We see that it has to be $-h \ln z \in [-1, \infty)$ to get the correct value on the LHS (when we use Lambert W function). However we can see that $-h \ln z > 0$ since $h > 0$ and $\ln z < 0$ (assumptions on z)

And the second problem is on RHS, $- \ln z$ must be in the domain of W. Hence $- \ln z \in \left[-\frac{1}{e}, \infty \right)$ (which is obviously true).
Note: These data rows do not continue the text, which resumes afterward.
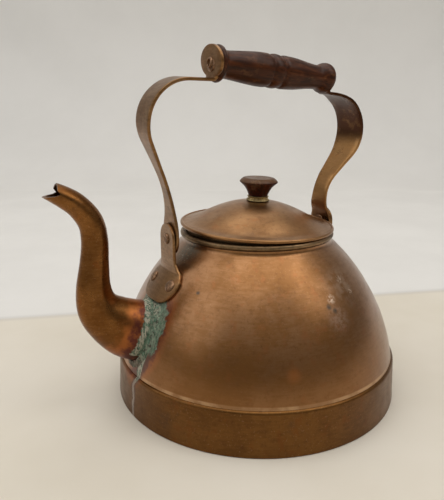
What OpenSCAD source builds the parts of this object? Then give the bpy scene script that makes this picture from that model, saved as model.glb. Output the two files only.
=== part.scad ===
// Copper kettle: domed body on a straight base band, swan-neck spout, lift-off lid
// and a bail handle with a turned wooden grip, swinging on two riveted ears.
// Millimetres. +Z is up and the origin is the centre of the flat base, on the table.
// The spout points along -X. The bail's straps rise over the X axis.

/* [Body] */
// Radius of the base band where it meets the table
base_r = 110; // [108:0.5:112]
// Radius of the base band at its top step
step_r = 108.4; // [108:0.1:109]
// Height of the step above the table
step_h = 31.8; // [26:0.2:36]
// Thickness of the copper sheet
sheet = 1.4; // [1:0.1:1.6]
// Radius of the dome where it leaves the step
dome_foot_r = 106.6; // [106:0.1:107]
// Radius of the dome's curve, seen from the side
dome_curve = 150; // [146:1:154]
// Inward lean of the dome where it leaves the step, in degrees
dome_lean = 10.5; // [9:0.5:12]
// Outer radius of the neck
neck_r = 57.4; // [57:0.1:57.6]
// Radius of the hollow where the dome turns up into the neck
neck_fillet = 4; // [3:0.5:5]
// Thickness of the rolled rim
rim_bead = 4; // [3.6:0.1:4.2]

/* [Lid] */
// Radius of the lid's rolled edge
lid_r = 58.8; // [58.5:0.1:59.2]
// Angle at which the lid sits cocked in the neck, in degrees
lid_tilt = 2.4; // [0:0.1:3]
// Heading of the side that the lid is cocked down to, in degrees from +X
lid_heading = 299; // [0:1:359]
// Radius of the lid's inner collar
collar_r = 53.2; // [52:0.1:53.3]
// Greatest radius of the knob
knob_r = 14.5; // [12:0.5:16]
// Height of the wooden knob
knob_h = 13.6; // [12:0.2:18]

/* [Spout] */
// Thickness of the spout's wall
spout_wall = 1.4; // [1.2:0.1:1.6]
// Radius of the hole through the body into the spout
spout_hole_r = 13; // [8:0.5:14]
// Width of the solder round the spout's root
solder_w = 5; // [3:0.5:7]

/* [Bail] */
// Height of the hinge rivets above the table
hinge_z = 125; // [124:0.5:127]
// Lean of the bail to the -Y side at rest, in degrees
bail_lean = 5; // [0:1:8]
// Thickness of the straps
strap_t = 2.2; // [1.8:0.1:2.2]
// Radius of the hinge rivets
hinge_rivet_r = 2.6; // [2.2:0.1:3]
// Running clearance round the hinge rivets
hinge_play = 0.06; // [0.03:0.01:0.1]
// Gap between a strap and the ear that it swings on
ear_gap = 0.4; // [0.3:0.1:0.6]
// Thickness of the ears
ear_t = 2; // [1.6:0.1:2.4]

/* [Grip] */
// Length of the wooden grip
grip_len = 99.5; // [96:0.5:102]
// Distance of the grip's middle from the kettle's axis, towards the back
grip_x = 7.3; // [6:0.1:9]
// Height of the grip's middle above the table
grip_z = 239; // [238:0.2:241]
// Slope of the grip down to the back, in degrees
grip_slope = 3.6; // [2:0.1:4]
// Radius of the rod through the grip
rod_r = 2.4; // [2:0.1:2.6]

/* [Hidden] */
$fn = 96;

copper = "#8f5b3a";
old_copper = "#6f5038";
brass = "#a58a55";
solder_grey = "#9aa898";
wood = "#43211a";

// A gap that keeps two touching sheets from sharing any space
hair = 0.05;
// Long enough to pass through anything
far = 400;
// Steps along each curved stretch
curve_steps = 5;

// Dome outline: an arc about a centre beyond the axis, then a hollow turning up to the neck
dome_cr = dome_foot_r - dome_curve * cos(dome_lean);
dome_cz = step_h - dome_curve * sin(dome_lean);
fillet_r = neck_r + neck_fillet;
fillet_z = dome_cz + sqrt(pow(dome_curve + neck_fillet, 2) - pow(fillet_r - dome_cr, 2));
dome_top_a = atan2(fillet_z - dome_cz, fillet_r - dome_cr);
neck_h = 0.8;
neck_top = fillet_z + neck_h;

// Base plate: an upturned flange with a chamfer under it, drawn in a little as it rises
plate_gap = 0.3;
plate_flange = 9;
plate_chamfer = 1;
plate_taper = 0.7;

// Base band: a hem at its foot, a rounded shoulder, and a lap that stands up inside the dome
band_hem = 0.5;
band_shoulder = 2.3;
lap_h = 7;
lap_gap = 0.2;

// Rolled rim: a bead on the neck's edge and a sleeve down its inside
bead_r = rim_bead / 2;
bead_cr = neck_r - sheet / 2;
bead_gap = 0.15;
bead_z = neck_top + bead_r + bead_gap;
rim_top = bead_z + bead_r;
sleeve_gap = 0.2;
sleeve_h = 13;
sleeve_out = neck_r - sheet - sleeve_gap;
sleeve_in = sleeve_out - sheet;
sleeve_low = neck_top - sleeve_h;

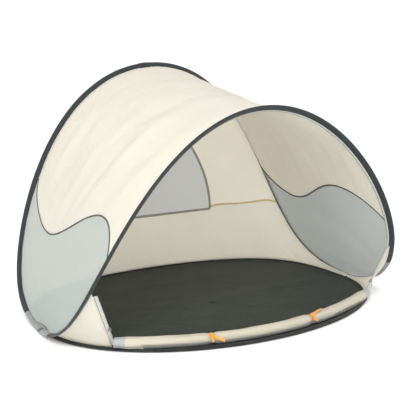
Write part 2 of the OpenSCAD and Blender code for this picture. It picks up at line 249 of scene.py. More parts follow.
def noise(x, y, seed):
    """Smooth random heights from -1 to 1 over a plane."""
    x, y = np.broadcast_arrays(np.asarray(x, float), np.asarray(y, float))
    table = np.random.default_rng(seed).uniform(-1, 1, (64, 64))
    i, j = np.floor(x).astype(int), np.floor(y).astype(int)
    f, g = ramp(x - i, 0, 1), ramp(y - j, 0, 1)
    at = lambda a, b: table[a % 64, b % 64]
    low = mix(at(i, j), at(i + 1, j), f)
    high = mix(at(i, j + 1), at(i + 1, j + 1), f)
    return mix(low, high, g)


# ---- meshes ----
def add_object(name, points, faces, uvs):
    mesh = bpy.data.meshes.new(name)
    mesh.from_pydata([tuple(p) for p in points], [], [tuple(f) for f in faces])
    layer = mesh.uv_layers.new(name="UVMap")
    layer.data.foreach_set("uv", np.asarray(uvs, np.float32).ravel())
    mesh.polygons.foreach_set("use_smooth", [True] * len(mesh.polygons))
    mesh.update()
    obj = bpy.data.objects.new(name, mesh)
    bpy.context.scene.collection.objects.link(obj)
    return obj


def run_lengths(points, axis):
    """How far each point of a grid is along one of its directions, in metres."""
    steps = np.linalg.norm(np.diff(points, axis=axis), axis=-1)
    first = np.zeros_like(np.take(steps, [0], axis=axis))
    return np.concatenate([first, np.cumsum(steps, axis=axis)], axis=axis)


def grid_faces(nu, nv, wrap_u=False, wrap_v=False):
    """Corner indices of a grid's quads, and the same corners before they wrap round."""
    i, j = np.meshgrid(np.arange(nu - (not wrap_u)), np.arange(nv - (not wrap_v)), indexing="ij")
    i, j = i.ravel(), j.ravel()
    rows = np.stack([i, i + 1, i + 1, i], 1)
    columns = np.stack([j, j, j + 1, j + 1], 1)
    return (rows % nu) * nv + columns % nv, rows, columns


def surface(name, points, wrap_u=False, wrap_v=False, caps=False):
    """A piece over a grid of points, with its UVs in metres."""
    nu, nv = points.shape[:2]
    faces, rows, columns = grid_faces(nu, nv, wrap_u, wrap_v)
    padded = np.pad(points, ((0, int(wrap_u)), (0, int(wrap_v)), (0, 0)), mode="wrap")
    u, v = run_lengths(padded, 0), run_lengths(padded, 1)
    uvs = np.stack([u[rows, columns], v[rows, columns]], -1).reshape(-1, 2)
    faces = [list(f) for f in faces]
    if caps:
        for ring in (range(nv), range((nu - 1) * nv, nu * nv)):
            faces.append(list(ring))
            uvs = np.concatenate([uvs, np.zeros((nv, 2))])
    obj = add_object(name, points.reshape(-1, 3), faces, uvs)
    if wrap_v:
        face_outward(obj)
    return obj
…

Thus condition on z is: $z \in (0, 1)$

Originally Posted by shawsend
We can now take it's derivative although I don't know how to derive the derivative for the Lambert-W function:

$\frac{d}{dz} W(z)=\frac{W[z]}{z(1+W[z])}$
It's the consequence of inverse function derivative theorem
$(f^{-1})'(x_0) = \frac{1}{f'(f^{-1}(x_0))}$

Having $f(t) = t e^t$, we get $W = f^{-1}$

$f'(t) = (t+1)e^t$

Thus
$W'(z) = \frac{1}{f'(W(z))} = \frac{1}{(W(z)+1) e^{W(z)}} = \frac{W(z)}{(W(z)+1)W(z) e^{W(z)}}
$

We get
$W'(z) = \frac{W(z)}{z(W(z)+1)}$

Since $W(z) e^{W(z)} = z$

-----------------

To sum up... It looks like we finally have some solution, at least we could express this derivative by some special function (which is satisfying I suppose). Hence probably there is no finite solution for this derivative (its existence would imply finite formula for Lambert W function, which I suppose does not exist).

14. Originally Posted by albi
(which is satisfying I suppose).
End special function discrimination: equal rights for special functions.

Thanks also for that derivation above for the derivative!